Go back to working your horse in a ring. Make him use his feet, running circles. If he is moving, he isn’t thinking. He’s focused on moving. That’s the herd animal mentality.

They focus on what they are doing. If he is moving, he is going to respect you again because he is going to lose his fear. Because you are in control of the situation, he’s going to respect you again. 

It typically only takes a couple of weeks to do this work each day with your horse and establish yourself as someone he should listen to. You will see his attitude change. Only after doing this work for a couple of weeks should you try to hop back in the saddle.

Typically, everything will be fine again as soon as you’ve done this work with him and the rearing will cease.

 

Clinton Anderson says Make Him Move

When your horse wants to stand still, make him move. Don’t let him rest until it is your decision to allow it. This puts you in control of the situation and it will also work as reverse psychology to get the horse to do what you want him to do without a fight.

Manipulate him and don’t fight with him. If you get into a tangle with an animal that outweighs you ten to one, who do you think will win? Don’t try to out-muscle him, out-think him. Horses are easy to use reverse psychology on in this way. 

When he won’t go the way you want. Make the way you want the only direction that is comfortable for him. Make him move and don’t let him stand still until he is where you want him.
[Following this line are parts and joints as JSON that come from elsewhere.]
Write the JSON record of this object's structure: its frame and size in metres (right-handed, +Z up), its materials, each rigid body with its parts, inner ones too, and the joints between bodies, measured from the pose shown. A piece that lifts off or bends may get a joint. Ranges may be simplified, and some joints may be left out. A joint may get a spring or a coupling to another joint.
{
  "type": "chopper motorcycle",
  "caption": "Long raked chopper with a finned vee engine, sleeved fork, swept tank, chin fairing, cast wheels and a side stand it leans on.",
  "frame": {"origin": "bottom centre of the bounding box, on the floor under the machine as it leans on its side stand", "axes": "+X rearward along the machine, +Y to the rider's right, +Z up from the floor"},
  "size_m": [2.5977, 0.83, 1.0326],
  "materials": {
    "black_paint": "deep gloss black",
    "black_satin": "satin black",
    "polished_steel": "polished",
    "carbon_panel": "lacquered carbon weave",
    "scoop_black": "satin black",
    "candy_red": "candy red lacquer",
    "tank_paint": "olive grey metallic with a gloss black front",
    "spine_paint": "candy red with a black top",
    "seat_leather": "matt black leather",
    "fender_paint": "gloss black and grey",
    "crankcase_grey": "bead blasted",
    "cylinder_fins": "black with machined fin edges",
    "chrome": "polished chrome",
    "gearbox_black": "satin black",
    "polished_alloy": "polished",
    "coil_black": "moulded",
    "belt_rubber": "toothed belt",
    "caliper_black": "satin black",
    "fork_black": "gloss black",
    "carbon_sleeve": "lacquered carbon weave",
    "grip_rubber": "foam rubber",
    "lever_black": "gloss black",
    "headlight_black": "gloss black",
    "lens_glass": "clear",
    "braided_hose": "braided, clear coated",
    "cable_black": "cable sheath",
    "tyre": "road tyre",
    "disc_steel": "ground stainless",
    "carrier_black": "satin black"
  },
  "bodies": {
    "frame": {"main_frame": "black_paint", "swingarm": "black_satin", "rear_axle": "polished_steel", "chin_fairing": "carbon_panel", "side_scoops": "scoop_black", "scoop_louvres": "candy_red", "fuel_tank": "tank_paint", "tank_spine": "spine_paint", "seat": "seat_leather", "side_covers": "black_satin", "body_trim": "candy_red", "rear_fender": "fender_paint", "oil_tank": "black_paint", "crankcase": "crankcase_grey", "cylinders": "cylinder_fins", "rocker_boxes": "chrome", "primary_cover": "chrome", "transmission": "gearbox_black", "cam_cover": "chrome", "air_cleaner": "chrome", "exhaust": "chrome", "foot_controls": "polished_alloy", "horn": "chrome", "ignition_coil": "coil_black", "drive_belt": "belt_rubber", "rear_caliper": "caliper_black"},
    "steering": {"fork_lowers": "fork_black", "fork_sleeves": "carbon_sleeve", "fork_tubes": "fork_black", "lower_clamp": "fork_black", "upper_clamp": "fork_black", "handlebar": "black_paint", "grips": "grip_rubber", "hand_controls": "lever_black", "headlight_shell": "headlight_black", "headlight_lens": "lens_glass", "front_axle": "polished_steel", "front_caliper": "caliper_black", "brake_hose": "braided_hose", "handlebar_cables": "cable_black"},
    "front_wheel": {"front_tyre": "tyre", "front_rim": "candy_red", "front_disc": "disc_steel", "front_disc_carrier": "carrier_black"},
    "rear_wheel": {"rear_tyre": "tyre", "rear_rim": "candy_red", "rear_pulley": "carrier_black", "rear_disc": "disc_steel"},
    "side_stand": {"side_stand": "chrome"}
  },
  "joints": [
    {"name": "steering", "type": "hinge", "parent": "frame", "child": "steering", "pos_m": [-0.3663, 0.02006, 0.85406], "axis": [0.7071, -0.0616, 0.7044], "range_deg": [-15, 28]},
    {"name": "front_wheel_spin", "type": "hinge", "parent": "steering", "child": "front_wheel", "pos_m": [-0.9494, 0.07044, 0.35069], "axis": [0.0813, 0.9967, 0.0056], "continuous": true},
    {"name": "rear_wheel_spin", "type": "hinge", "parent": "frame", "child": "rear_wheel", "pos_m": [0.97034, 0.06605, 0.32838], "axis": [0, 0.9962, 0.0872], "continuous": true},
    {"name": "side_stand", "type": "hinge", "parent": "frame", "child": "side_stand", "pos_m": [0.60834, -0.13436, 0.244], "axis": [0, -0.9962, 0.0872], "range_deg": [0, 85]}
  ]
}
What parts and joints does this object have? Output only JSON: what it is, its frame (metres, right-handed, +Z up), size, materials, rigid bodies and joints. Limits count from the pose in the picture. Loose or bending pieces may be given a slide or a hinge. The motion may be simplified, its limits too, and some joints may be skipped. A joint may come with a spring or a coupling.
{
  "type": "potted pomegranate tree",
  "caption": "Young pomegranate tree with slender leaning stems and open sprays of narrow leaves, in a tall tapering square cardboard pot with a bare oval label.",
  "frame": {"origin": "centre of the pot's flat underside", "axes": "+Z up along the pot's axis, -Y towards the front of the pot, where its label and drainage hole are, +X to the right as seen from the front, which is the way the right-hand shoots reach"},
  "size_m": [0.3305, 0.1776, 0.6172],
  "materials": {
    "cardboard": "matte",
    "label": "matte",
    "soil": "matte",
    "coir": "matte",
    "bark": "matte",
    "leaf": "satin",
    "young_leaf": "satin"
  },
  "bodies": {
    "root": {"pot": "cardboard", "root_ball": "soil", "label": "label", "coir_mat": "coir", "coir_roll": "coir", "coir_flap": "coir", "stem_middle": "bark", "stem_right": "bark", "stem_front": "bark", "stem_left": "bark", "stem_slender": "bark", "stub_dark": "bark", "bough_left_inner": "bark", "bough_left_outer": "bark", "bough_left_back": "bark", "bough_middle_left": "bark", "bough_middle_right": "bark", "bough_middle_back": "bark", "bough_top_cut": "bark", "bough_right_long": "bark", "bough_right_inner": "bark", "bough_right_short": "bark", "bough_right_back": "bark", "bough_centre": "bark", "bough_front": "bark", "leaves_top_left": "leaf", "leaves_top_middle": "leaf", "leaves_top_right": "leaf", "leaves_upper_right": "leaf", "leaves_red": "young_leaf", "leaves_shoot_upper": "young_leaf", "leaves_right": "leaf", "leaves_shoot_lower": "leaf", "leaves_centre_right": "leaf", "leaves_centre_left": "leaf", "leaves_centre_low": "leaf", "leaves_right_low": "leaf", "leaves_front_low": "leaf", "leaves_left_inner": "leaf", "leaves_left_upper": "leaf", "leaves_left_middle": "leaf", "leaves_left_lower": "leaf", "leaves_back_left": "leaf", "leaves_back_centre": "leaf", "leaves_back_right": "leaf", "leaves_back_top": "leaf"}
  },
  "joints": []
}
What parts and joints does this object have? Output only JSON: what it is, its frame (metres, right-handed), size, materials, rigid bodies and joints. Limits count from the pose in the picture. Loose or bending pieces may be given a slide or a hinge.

He’ll learn to move for you easier this way because he will respect the fact that you’re going to make him move no matter what he does, until he is where you wanted him in the first place. He’ll learn to just go along with you right away. 

So in other words, if the horse rears when you are leaving the barn, he’s trying to be stubborn and not want to leave the barn. Then at the barn, work him. Make the barn a place that isn’t so much fun to be in and he’ll want to leave readily. Make him move and do it quickly.

Change directions, do rollbacks, throw it all at him as fast as possible. The more he has to think about what he is doing, the easier it will be to get him out of that barn. 

There is no need to ever punish a horse, and you shouldn’t do that anyway. That can lead to misbehavior in the long run. You want to outthink the animal and get him to trust you and respect you. Respect is the key. When he is thinking for himself, work his mind so he has no time for that and his fallback is listening to you.